Clinton couldn't hire those people....they didn't work for govt
The people Clinton didn't hire and didn't replace were government employees. When he took office, he took some heat for not filling all the upper and mid level vacancies.
What are you talking about?
https://www.brookings.edu/research/the-changing-shape-of-government/
To Clinton’s credit, his administration has held the total number of executives in check. Those 2,462 officials represent an addition of just fifty-four since January 20, 1993, and include seventy-eight in the newly independent Social Security Administration (SSA). Subtract those positions from the count, and the Clinton administration actually lost weight.
The administration also has reduced the number of middle managers. The federal government employed 126,000 middle managers in 1998, down from 161,000 in 1993, dropping the total to its lowest level in fifteen years. The government employed eight rank-and-file workers for every supervisor in 1993; by 1997, the ratio had risen to eleven to one. Moreover, nearly every department, not just Defense, lost mid-level supervisors. Only the departments of Justice (up 2,000) and State (up eighteen) expanded middle management ranks. Interior and Treasury both lost roughly a sixth of their middle managers; Agriculture, Commerce, Labor, and Transportation, almost a fifth each. Other departments shrank by higher margins: Education and the General Services Administration cut more than a third; the Environmental Protection Agency and Housing and Urban Development, almost two-fifths; Energy and the National Aeronautics and Space Administration, more than half; and the Office of Personnel Management, more than two-thirds.

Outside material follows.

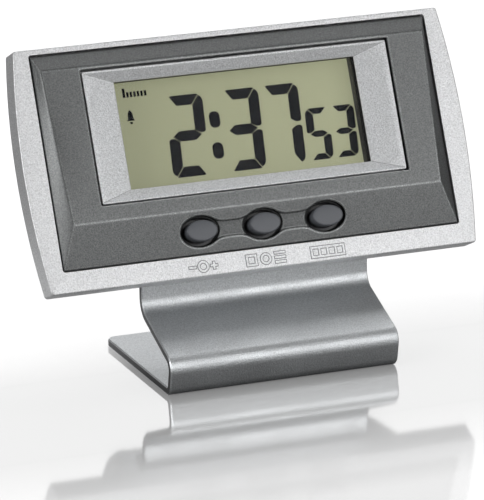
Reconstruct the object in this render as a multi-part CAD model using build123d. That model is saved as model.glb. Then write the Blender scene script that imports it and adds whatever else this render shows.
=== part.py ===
from build123d import *
from math import atan2, cos, degrees, radians, sin, tan
import os

# Digital desk alarm clock: a thin case with a liquid crystal display, three keys under it,
# and a bent sheet stand whose top edge is rolled round the hinge pin of the case.
# Row frame: origin in the middle of the stand's flat underside, X right, Y back, Z up.
# Head frame: x right, y up the face from its bottom edge, z out of the face to the reader.

# Head outline
HEAD_HEIGHT = 49.5
HEAD_CORNER_WIDTH = 92.0
SIDE_BULGE = 1.85
HEAD_CORNER_RADIUS = 0.7
FRAME_DEPTH = 5.1
FRAME_EDGE = 0.35
HEAD_LEAN = 24.4

# Opening in the front frame and the web behind it
SIDE_RIM = 2.95
OPENING_BOTTOM = 4.25
TOP_RIM = 1.2
OPENING_CORNER = 0.6
WEB = 1.4
WEB_BOARD_GAP = 2.4
WEB_SILL = 0.75
WEB_TOP_RIM = 3.9
WEB_OPENING_CORNER = 2.0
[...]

How did the administration lose the weight? Downsizing began with military base closures in the late eighties. It accelerated in 1993, when Clinton issued an executive order mandating a 100,000-position reduction in total employment, and again in 1994, when he signed the Workforce Restructuring Act. The two initiatives clipped a grand total of 272,900 positions. Although presidential appointees and senior executives accounted for none of the reductions, and middle managers formed just ten percent of the total cutback, Clinton clearly slowed the growth rate in both categories, which had expanded substantially under presidents Reagan and Bush.

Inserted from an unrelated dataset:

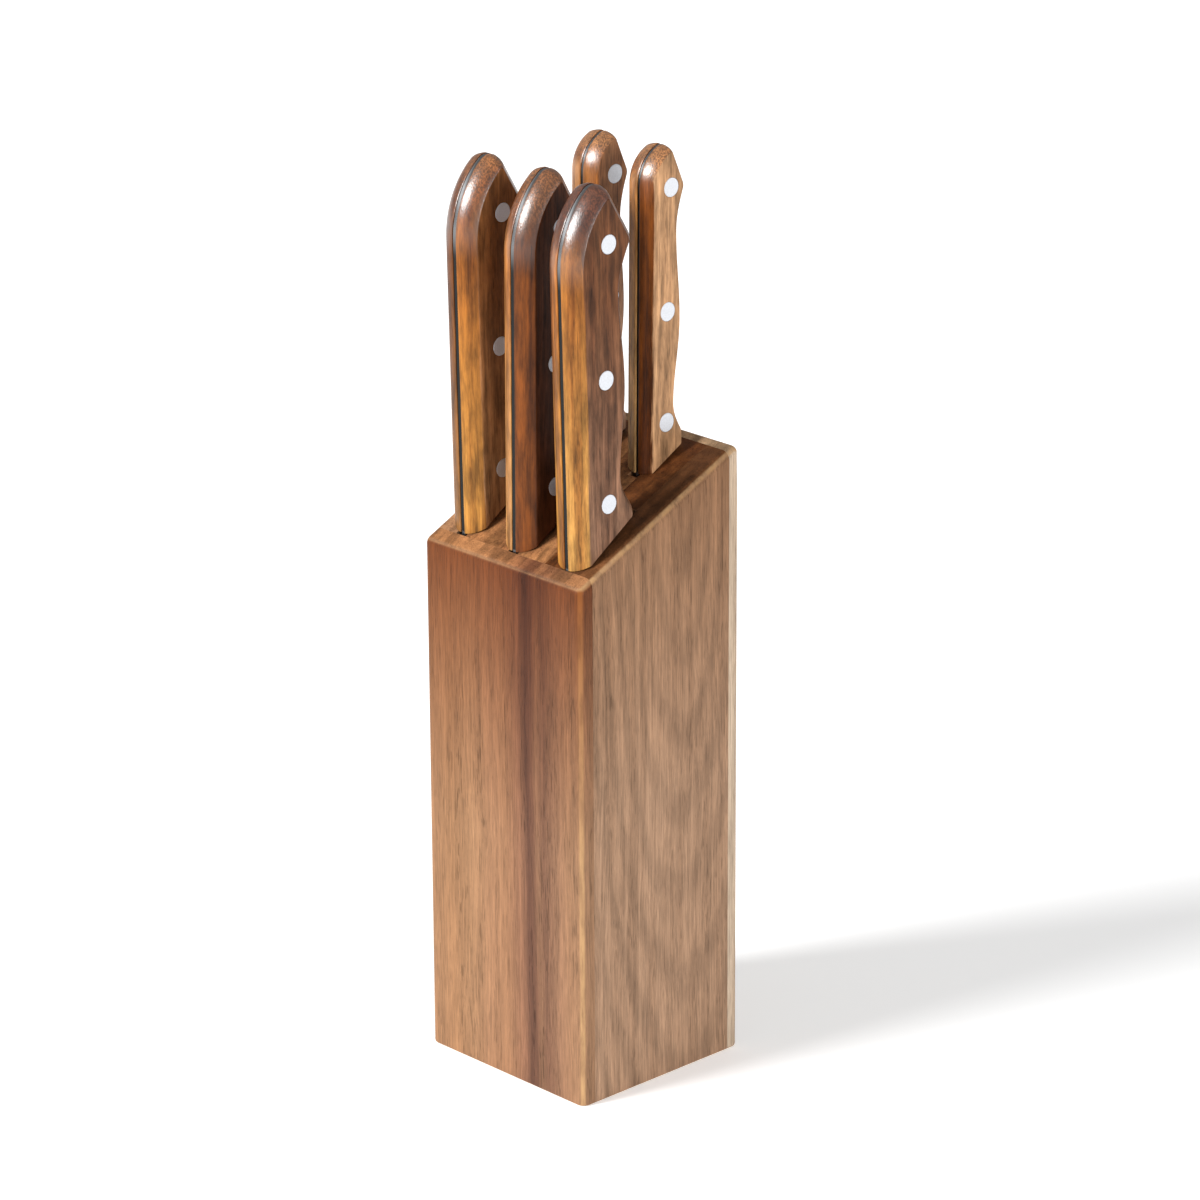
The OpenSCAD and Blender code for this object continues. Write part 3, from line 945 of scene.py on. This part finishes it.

Congress also gave the Clinton administration resources to offer senior and middle-level executives $25,000 buyouts as incentives to step down. There is no question that the inducements allowed the administration to shrink the number of retirement-eligible executives and managers. Of 83,000 buyouts between 1993 and the first half of 1995, for example, almost three-quarters involved recipients who already were eligible for early or regular retirement. Whether those employees would have departed in due course anyway is in some dispute, but the fact remains that they did vacate at least some of the middle-level management positions.